“Por entonces yo ya era consciente de lo importante que resultaba llevar a cabo una reparación continuada de corazas y membranas. La membrana de la dulzura. La de la sencillez. La de la ingenuidad. La de la perspectiva de un futuro diferente al pasado propio y al futuro de los demás. Reparar las membranas de la inocencia. Las que se van resecando al comprobar que todas las vidas son iguales y que todas las vidas dejan de ser nuevas y relucientes…”
Estoy rendida al universo “adoniano”. Lo reconozco sin pudor. No es una rendición incondicional, al contrario: leo a Pilar Adón con más espíritu crítico que a otros autores. Hay escritores que admiro hasta el tuétano que tienen su pequeña pifia en su obra, una traición, una rendición, una boutade. No pasa nada, cómo no perdonar a tus dioses literarios. Pero temo que eso me pase con Pilar porque sentiría que algo esencial se me ha escapado. Y a la vez también temo que no me pase porque yo sea condescendiente al leerla. De momento, anticipo, no ha pasado ni una cosa ni otra.
Todo lo habitual en el cosmos de Adón está en “Eterno amor”, sus temas recurrentes a los que no renuncia porque son su seña de identidad: la naturaleza (salvaje, amenazante y protectora, esquiva y acogedora), las edificaciones en las que se asienta una comunidad (grande o pequeña), la huida, la identidad, las normas, el sometimiento, los cuidados, las dependencias, el miedo, el intruso, el orden y el caos, el aislamiento, las contradicciones, la soledad, los microcosmos y su inviable impermeabilidad, las capas, las raíces…

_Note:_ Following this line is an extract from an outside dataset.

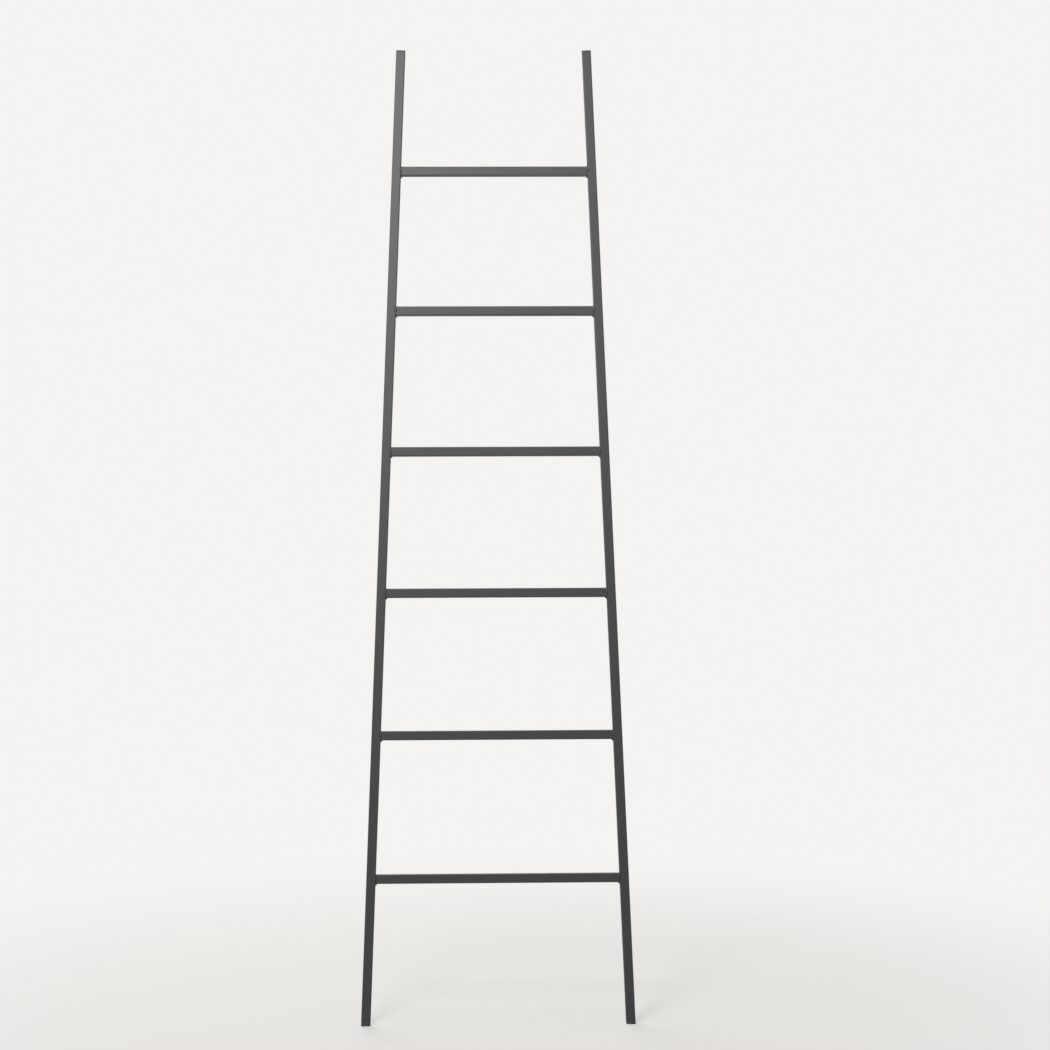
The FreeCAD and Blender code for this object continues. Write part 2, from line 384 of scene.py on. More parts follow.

Todo, todo está en este relato largo. Pero esta vez hay algo diferente. No supe descifrarlo hasta que oí a la propia Pilar comentarlo, justo cuando acababa de terminar la lectura. No soy escritora, pero intuyo que puede haber muchos condicionantes que constriñan la propia escritura. Como si la libertad ahogara. Y en “Eterno amor” Pilar rompe esas cadenas: se divierte, se deja llevar. Y lo hace sin perder el control sobre lo que cuenta. Sin que le importe. Al igual que Chéjov, Pilar no toma decisiones por el lector (ofrece posibilidades), algo que siempre agradezco profundamente.
La alegoría, el contenido metafórico, está ahí, en cada línea. Y percibo una paradoja: en el libro de Pilar menos críptico y más explícito en cuanto al lenguaje y la propia historia (habría apostado muy fuerte a que nunca vería la palabra “wifi” en un libro suyo: me equivoqué) finalmente la atmósfera resultante es la más misteriosa posible, la más abierta y franca y, sin embargo, simbólica. La más juguetona. Y posiblemente confusa para algunos lectores, por inesperada, original… y libre.
Yo pido desde aquí a Pilar que me firme la página 90 para enmarcarla y ponerla en la entrada de mi casa. En ese largo párrafo está todo el mundo de Pilar (¿o el mío?)